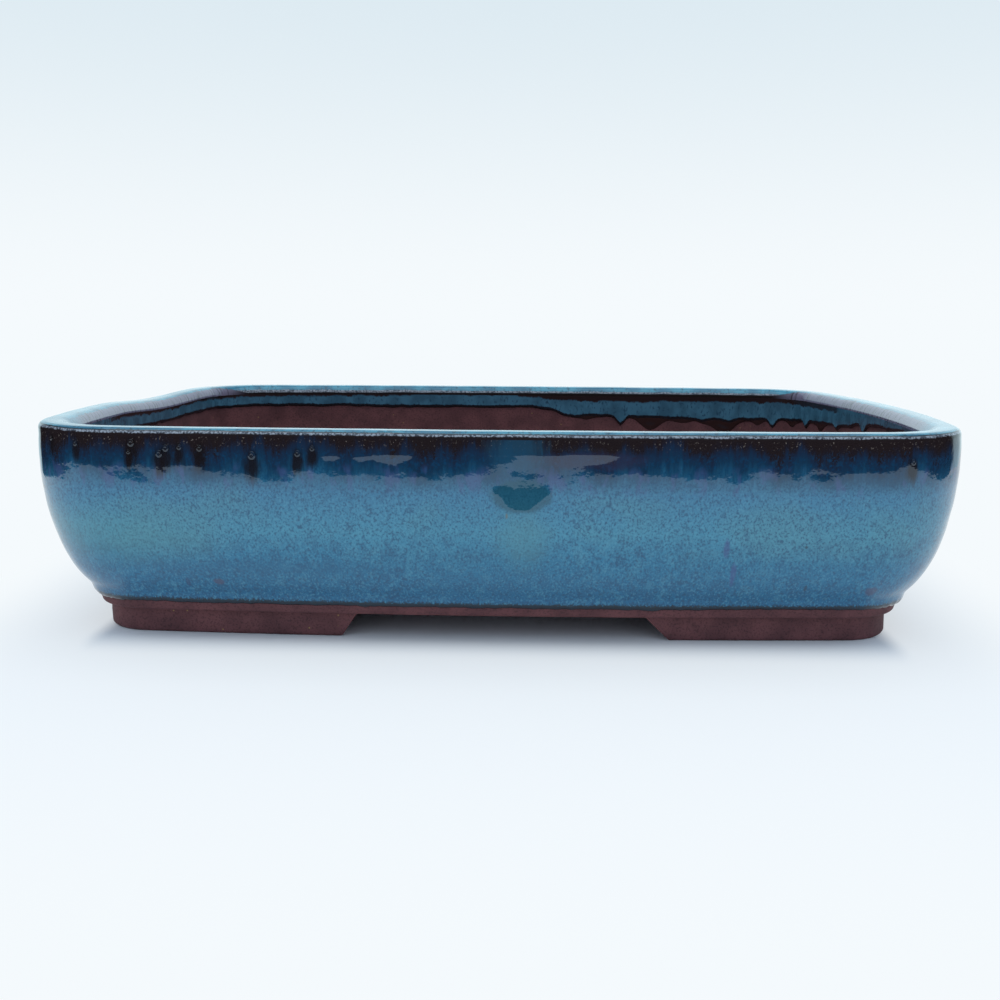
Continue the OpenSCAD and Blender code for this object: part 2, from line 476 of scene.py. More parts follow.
def soften(piece, low_angle, width, segments):
    bpy.ops.mesh.select_all(action="DESELECT")
    mesh = bmesh.from_edit_mesh(piece.data)
    for edge in mesh.edges:
        sharp = edge.is_manifold and edge.calc_face_angle() > math.radians(low_angle)
        edge.select_set(sharp and not all(v.co.z / MM > foot_h - 0.01 for v in edge.verts))
    bmesh.update_edit_mesh(piece.data)
    bpy.ops.mesh.bevel(offset=width * MM, segments=segments, affect="EDGES", clamp_overlap=True)


# %% [markdown]
# The strip is copied to each corner and turned over as needed. The two front feet were cut by
# eye: the left one is a little long and the right one a little short, with a longer slope.

# %% Four feet
foot_cuts = {
    # which way it faces, long side's gap and slope, short side's gap
    "foot_back_right": (1, 1, gap_long, foot_slope, gap_short),
    "foot_back_left": (-1, 1, gap_long, foot_slope, gap_short),
    "foot_front_right": (1, -1, gap_long + 2.7, foot_slope + 1.5, gap_short),
    "foot_front_left": (-1, -1, gap_long - 1.2, foot_slope - 0.8, gap_short),
}
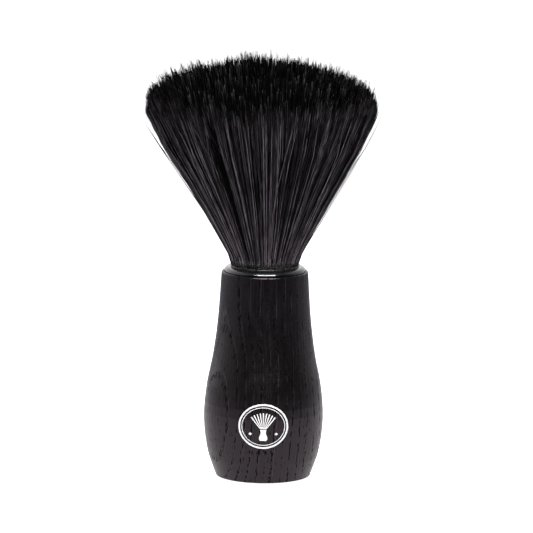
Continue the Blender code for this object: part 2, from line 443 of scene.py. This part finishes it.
______
Copy out the material above in its entirety. Every detail must match.

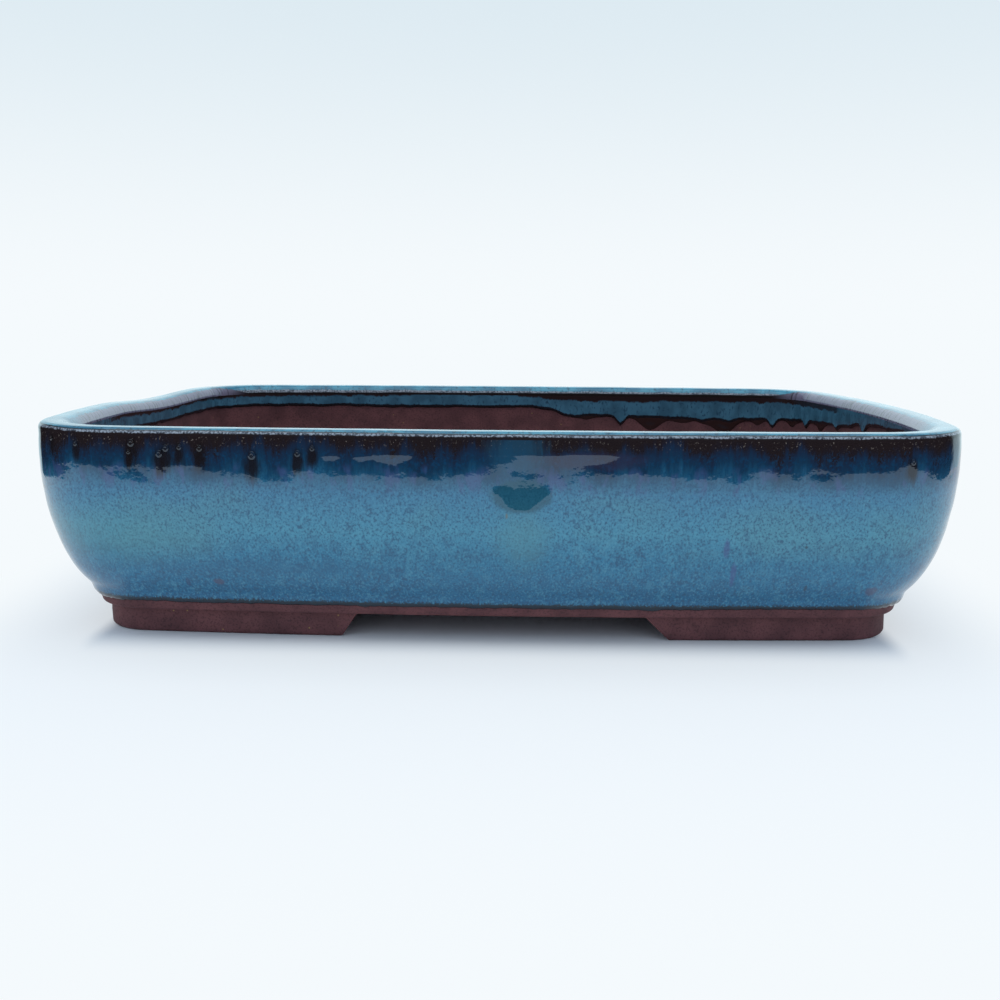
Continue the OpenSCAD and Blender code for this object: part 2, from line 476 of scene.py. More parts follow.
def soften(piece, low_angle, width, segments):
    bpy.ops.mesh.select_all(action="DESELECT")
    mesh = bmesh.from_edit_mesh(piece.data)
    for edge in mesh.edges:
        sharp = edge.is_manifold and edge.calc_face_angle() > math.radians(low_angle)
        edge.select_set(sharp and not all(v.co.z / MM > foot_h - 0.01 for v in edge.verts))
    bmesh.update_edit_mesh(piece.data)
    bpy.ops.mesh.bevel(offset=width * MM, segments=segments, affect="EDGES", clamp_overlap=True)


# %% [markdown]
# The strip is copied to each corner and turned over as needed. The two front feet were cut by
# eye: the left one is a little long and the right one a little short, with a longer slope.

# %% Four feet
foot_cuts = {
    # which way it faces, long side's gap and slope, short side's gap
    "foot_back_right": (1, 1, gap_long, foot_slope, gap_short),
    "foot_back_left": (-1, 1, gap_long, foot_slope, gap_short),
    "foot_front_right": (1, -1, gap_long + 2.7, foot_slope + 1.5, gap_short),
    "foot_front_left": (-1, -1, gap_long - 1.2, foot_slope - 0.8, gap_short),
}
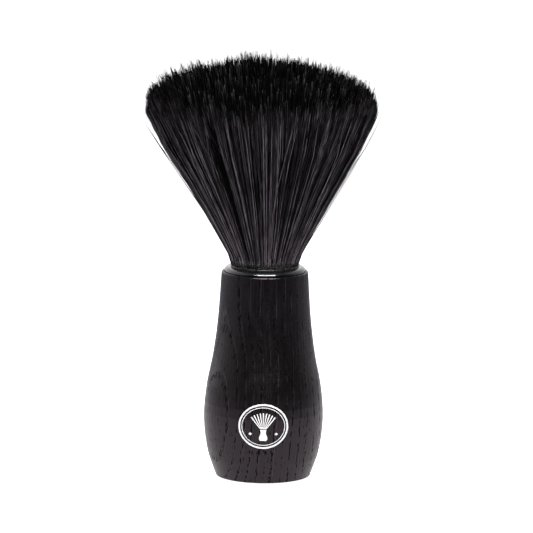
Continue the Blender code for this object: part 2, from line 443 of scene.py. This part finishes it.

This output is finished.